## DATA SHOWN
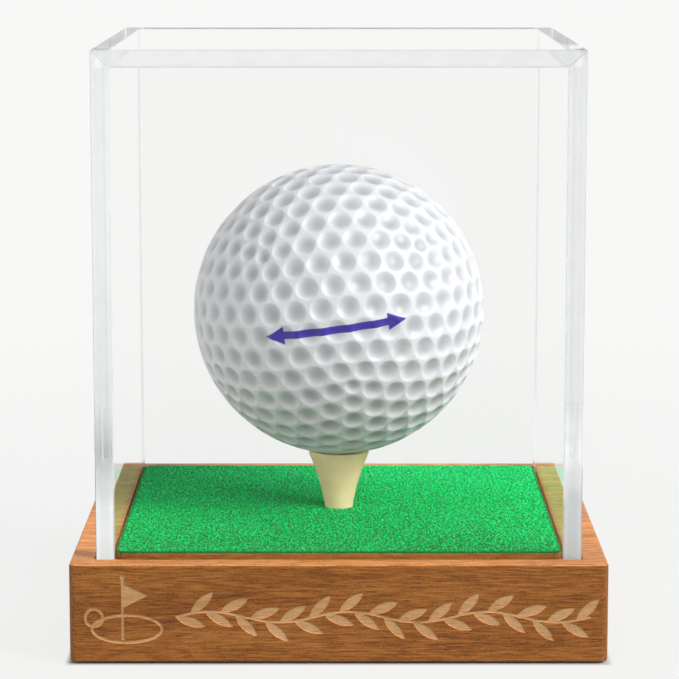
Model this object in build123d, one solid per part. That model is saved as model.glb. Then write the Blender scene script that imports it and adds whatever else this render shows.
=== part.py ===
from build123d import *
import os
from itertools import combinations, product
from math import atan2, cos, radians, sin, sqrt

import numpy as np

# Golf ball display case: a wood plinth with a turf pad, a tee that carries
# one dimpled golf ball, and a lift-off cover of five mitred acrylic panes.
# Millimetres. The origin is at the middle of the footprint, on the surface
# that the case stands on. +Z is up and the front faces -Y.

# Golf ball
ball_diameter = 42.67
dimple_depth = 0.3  # from the ball's round surface to a dimple's bottom
land_reach = 0.57  # from the middle of a land, where three dimples meet, to its tips
dimple_steps = 7  # from one five-fold dimple to the next
evening_rounds = 12  # rounds that even out the spacing of the dimples

# Tee
tee_rise = 8.35  # from the turf to the rim
tee_rim_diameter = 8.9
tee_stem_diameter = 4.2  # straight stem, through the turf and into the plinth
tee_rim_band = 0.5  # height of the upright band below the rim
tee_rim_land = 0.45  # width of the flat top of the rim
tee_flare_turn = 16  # degrees that the flare turns through, foot to rim
tee_peg_length = 8.0  # below the top of the plinth
tee_peg_chamfer = 0.5
tee_cup_depth = 1.4  # hollow in the rim, which the ball bridges
tee_cup_floor = 4.0  # diameter of the hollow's flat floor
seat_gap = 0.1  # between the ball and the inner edge of the rim

# Wood plinth
rim_width = 3.3  # wood outside the groove
base_top = 14.0  # top of the plinth above the table
base_corner_radius = 1.0
base_edge_ease = 0.3
groove_depth = 3.0
groove_corner_radius = 0.5
groove_edge_ease = 0.15
island_corner_radius = 1.5
peg_clearance = 0.05
peg_hole_spare = 0.8  # room for glue below the peg

# Turf pad
turf_thickness = 0.8
turf_inset = 0.05  # from the edge of the island
turf_hole_clearance = 0.15

# Acrylic cover
cover_width = 67.0
cover_height = 73.0  # from the floor of the groove
wall = 2.4
cover_clearance = 0.2  # outside the cover, in the groove
island_clearance = 0.15  # inside the cover, beside the island

# Feet
foot_diameter = 8.0
foot_thickness = 1.5
foot_reveal = 0.3  # how far a foot stands out of its recess
foot_inset = 10.0  # from the plinth's sides to the middle of a foot
foot_clearance = 0.15

tiny = 1e-6  # for comparing unit vectors

groove_floor = base_top - groove_depth
cover_top = groove_floor + cover_height
outer_half = cover_width / 2
inner_half = outer_half - wall
island_width = cover_width - 2 * (wall + island_clearance)
groove_width = cover_width + 2 * cover_clearance
base_width = groove_width + 2 * rim_width
foot_place = base_width / 2 - foot_inset
turf_top = base_top + turf_thickness
rim_height = turf_top + tee_rise
cup_half = tee_rim_diameter / 2 - tee_rim_land
ball_radius = ball_diameter / 2
ball_centre = Vector(0, 0, rim_height + sqrt((ball_radius + seat_gap) ** 2 - cup_half**2))


def make_plinth():
    """Wood block with a groove for the cover, a hole for the tee and four foot recesses."""
    block = Pos(0, 0, foot_reveal) * Box(
        base_width, base_width, base_top - foot_reveal, align=(Align.CENTER, Align.CENTER, Align.MIN)
    )
    block = fillet(block.edges().filter_by(Axis.Z), base_corner_radius)
    block = chamfer(block.faces().sort_by(Axis.Z)[-1].edges(), base_edge_ease)
    block = chamfer(block.faces().sort_by(Axis.Z)[0].edges(), base_edge_ease)
    ring = RectangleRounded(groove_width, groove_width, groove_corner_radius)
    ring -= RectangleRounded(island_width, island_width, island_corner_radius)
    block -= Pos(0, 0, groove_floor) * extrude(ring, groove_depth)
    tops = block.faces().filter_by_position(Axis.Z, base_top, base_top).sort_by(SortBy.AREA)
    block = chamfer(tops[-1].edges() + tops[0].inner_wires()[0].edges(), groove_edge_ease)
    hole_depth = tee_peg_length + peg_hole_spare
    block -= Pos(0, 0, base_top - hole_depth) * Cylinder(
        tee_stem_diameter / 2 + peg_clearance, hole_depth, align=(Align.CENTER, Align.CENTER, Align.MIN)
    )
    recess = Cylinder(
        foot_diameter / 2 + foot_clearance,
        foot_thickness - foot_reveal,
        align=(Align.CENTER, Align.CENTER, Align.MIN),
    )
    for x, y in foot_spots().values():
        block -= Pos(x, y, foot_reveal) * recess
    return block


def foot_spots():
    """The four feet by name, with the middle of each."""
    sides = {"left": -foot_place, "right": foot_place}
    ends = {"front": -foot_place, "back": foot_place}
    return {f"foot_{end}_{side}": (x, y) for end, y in ends.items() for side, x in sides.items()}


def make_foot(x, y):
    """Soft disc that sits in its recess and stands a little out of it."""
    return Pos(x, y, 0) * Cylinder(
        foot_diameter / 2, foot_thickness, align=(Align.CENTER, Align.CENTER, Align.MIN)
    )


def make_turf():
    """Thin pad on the island, with a hole that the tee's stem passes through."""
    side = island_width - 2 * turf_inset
    pad = RectangleRounded(side, side, island_corner_radius - turf_inset)
    pad -= Circle(tee_stem_diameter / 2 + turf_hole_clearance)
    return Pos(0, 0, base_top) * extrude(pad, turf_thickness)


def make_tee():
    """Turned tee: peg, concave flare, upright rim band and a countersunk cup that the ball bridges."""
    rim = tee_rim_diameter / 2
    stem = tee_stem_diameter / 2
    peg_end = base_top - tee_peg_length
    cup_bottom = rim_height - tee_cup_depth
    flare_top = rim_height - tee_rim_band
    lean = atan2(rim - stem, flare_top - turf_top)
    start = lean - radians(tee_flare_turn) / 2
    with BuildPart() as tee:
        with BuildSketch(Plane.XZ):
            with BuildLine():
                end = Line((0, peg_end), (stem - tee_peg_chamfer, peg_end))
                corner = Line(end @ 1, (stem, peg_end + tee_peg_chamfer))
                side = Line(corner @ 1, (stem, turf_top))
                flare = TangentArc(side @ 1, (rim, flare_top), tangent=(sin(start), cos(start)))
                band = Line(flare @ 1, (rim, rim_height))
                land = Line(band @ 1, (cup_half, rim_height))
                slope = Line(land @ 1, (tee_cup_floor / 2, cup_bottom))
                Polyline(slope @ 1, (0, cup_bottom), end @ 0)
            make_face()
        revolve(axis=Axis.Z)
    return tee.part


def unit(v):
    return v / np.linalg.norm(v)


def five_fold_dimples():
    """Unit vectors to the twelve corners of an icosahedron."""
    golden = (1 + sqrt(5)) / 2
    corners = []
    for a, b in product((1, -1), (golden, -golden)):
        corners += [(0, a, b), (a, b, 0), (b, 0, a)]
    return np.array([unit(np.array(c)) for c in corners])


def dimple_lattice(fives):
    """Unit vectors to all dimples: an even lattice on every face of the icosahedron."""
    edge = max(fives[1:] @ fives[0])
    found = []
    for a, b, c in combinations(fives, 3):
        if min(a @ b, b @ c, c @ a) < edge - tiny:
            continue
        for i in range(dimple_steps + 1):
            for j in range(dimple_steps + 1 - i):
                spot = unit((dimple_steps - i - j) * a + i * b + j * c)
                if not found or max(np.array(found) @ spot) < 1 - tiny:
                    found.append(spot)
    return np.array(found)


def dimple_rings(centres, fives):
    """For each dimple, its five or six neighbours, anticlockwise from outside."""
    nearest = np.argsort(-(centres @ centres.T), axis=1)
    rings = []
    for n, centre in enumerate(centres):
        count = 5 if max(fives @ centre) > 1 - tiny else 6
        near = nearest[n][1 : count + 1]
        east = unit(np.cross(centre, centres[near[0]]))
        north = np.cross(centre, east)
        rings.append(sorted(near, key=lambda m: atan2(centres[m] @ north, centres[m] @ east)))
    return rings


def flat_face(*points):
    return Face(Wire.make_polygon([Vector(*p) for p in points], close=True))


def make_ball():
    """Ball covered with flat-sided dimples.

    Two neighbouring dimples share one side of their rims. Where three of them meet, a flat
    land with three tips is left between them.
    """
    fives = five_fold_dimples()
    centres = dimple_lattice(fives)
    rings = dimple_rings(centres, fives)
    for _ in range(evening_rounds):
        centres = np.array([unit(sum(centres[m] for m in ring)) for ring in rings])

    lands = {}
    for n, ring in enumerate(rings):
        for m, after in zip(ring, ring[1:] + ring[:1]):
            normal = np.cross(centres[m] - centres[n], centres[after] - centres[n])
            lands[frozenset((n, m, after))] = unit(normal)

    def land_tip(n, m, third):
        """Tip of the land between three dimples, on the line that parts the first two."""
        middle = lands[frozenset((n, m, third))]
        along = unit(np.cross(middle, centres[n] - centres[m]))
        if along @ centres[third] > 0:
            along = -along
        spread = land_reach / ball_radius
        return ball_radius * (middle * cos(spread) + along * sin(spread))

    faces = []
    for n, ring in enumerate(rings):
        bottom = centres[n] * (ball_radius - dimple_depth)
        rim = []
        for m, after in zip(ring, ring[1:] + ring[:1]):
            rim += [land_tip(n, m, after), land_tip(n, after, m)]
            if n < min(m, after):
                faces.append(flat_face(land_tip(n, m, after), land_tip(m, after, n), land_tip(after, n, m)))
        faces += [flat_face(bottom, p, q) for p, q in zip(rim, rim[1:] + rim[:1])]
    return Pos(ball_centre) * Solid(Shell(faces))


def make_upright(turn):
    """Upright pane, mitred down both sides and along its top edge."""
    plan = Polygon(
        (-outer_half, -outer_half),
        (outer_half, -outer_half),
        (inner_half, -inner_half),
        (-inner_half, -inner_half),
        align=None,
    )
    pane = Pos(0, 0, groove_floor) * extrude(plan, cover_top - groove_floor)
    mitre = Plane(origin=(0, -outer_half, cover_top), z_dir=(0, 1, 1))
    return Rot(0, 0, turn) * split(pane, bisect_by=mitre, keep=Keep.BOTTOM)


def make_top_pane():
    """Square top pane, mitred on all four sides."""
    inside = Pos(0, 0, cover_top - wall) * Rectangle(2 * inner_half, 2 * inner_half)
    return extrude(inside, wall, taper=-45)


pieces = {
    "wood_base": make_plinth(),
    "turf_mat": make_turf(),
    "golf_tee": make_tee(),
    "golf_ball": make_ball(),
    "top_pane": make_top_pane(),
}
for side, turn in {"front": 0, "right": 90, "back": 180, "left": 270}.items():
    pieces[f"{side}_pane"] = make_upright(turn)
for name, spot in foot_spots().items():
    pieces[name] = make_foot(*spot)

os.makedirs("parts", exist_ok=True)
for name, piece in pieces.items():
    export_step(piece, f"parts/{name}.step")
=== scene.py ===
import random
from math import atan2, cos, pi, radians, sin, sqrt

import bmesh
import bpy
from mathutils import Euler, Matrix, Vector


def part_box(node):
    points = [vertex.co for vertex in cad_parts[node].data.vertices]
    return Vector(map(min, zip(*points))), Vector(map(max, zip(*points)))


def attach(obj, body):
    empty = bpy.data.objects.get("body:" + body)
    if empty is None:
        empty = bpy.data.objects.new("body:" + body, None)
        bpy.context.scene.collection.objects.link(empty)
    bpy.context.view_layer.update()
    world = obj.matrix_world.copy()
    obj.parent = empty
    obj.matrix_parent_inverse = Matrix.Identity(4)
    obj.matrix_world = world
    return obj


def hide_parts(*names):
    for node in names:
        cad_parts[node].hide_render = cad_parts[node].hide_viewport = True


# Golf ball display case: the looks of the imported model, in metres and in the model's own frame.

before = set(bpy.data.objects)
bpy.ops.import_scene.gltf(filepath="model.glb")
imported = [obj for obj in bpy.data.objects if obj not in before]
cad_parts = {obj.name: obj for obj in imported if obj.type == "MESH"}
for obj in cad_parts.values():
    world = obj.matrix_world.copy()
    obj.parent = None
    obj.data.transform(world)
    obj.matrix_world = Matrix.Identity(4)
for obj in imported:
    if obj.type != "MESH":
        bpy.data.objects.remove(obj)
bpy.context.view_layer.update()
mm = 0.001
near = 0.01 * mm  # for comparing places
print("frame loaded:", len(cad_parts), "nodes")


# Small helpers


def linear(hexText):  # an sRGB hex colour as linear RGBA
    parts = [int(hexText[i : i + 2], 16) / 255 for i in (1, 3, 5)]
    return [c / 12.92 if c <= 0.04045 else ((c + 0.055) / 1.055) ** 2.4 for c in parts] + [1.0]


def addNode(tree, kind, settings=None, links=None):
    # keys are attributes, input names or input numbers, and a link comes from a socket or a first output
    made = tree.nodes.new("ShaderNode" + kind)
    for key, value in (settings or {}).items():
        if isinstance(key, str) and hasattr(made, key):
            setattr(made, key, value)
        else:
            made.inputs[key].default_value = value
    for key, source in (links or {}).items():
        tree.links.new(getattr(source, "outputs", [source])[0], made.inputs[key])
    return made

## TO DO
Return exactly the opening lines of the listing above, ending with the line that has "import numpy as np".

## REPLY
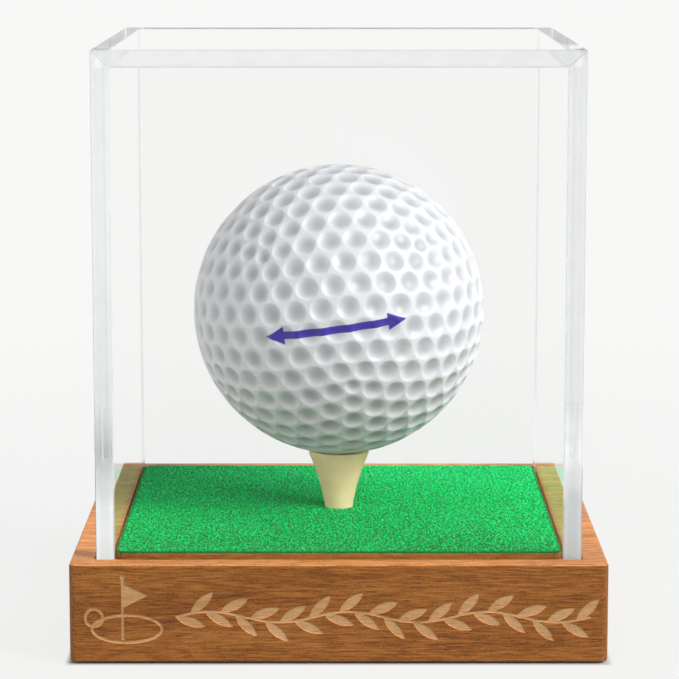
Model this object in build123d, one solid per part. That model is saved as model.glb. Then write the Blender scene script that imports it and adds whatever else this render shows.
=== part.py ===
from build123d import *
import os
from itertools import combinations, product
from math import atan2, cos, radians, sin, sqrt

import numpy as np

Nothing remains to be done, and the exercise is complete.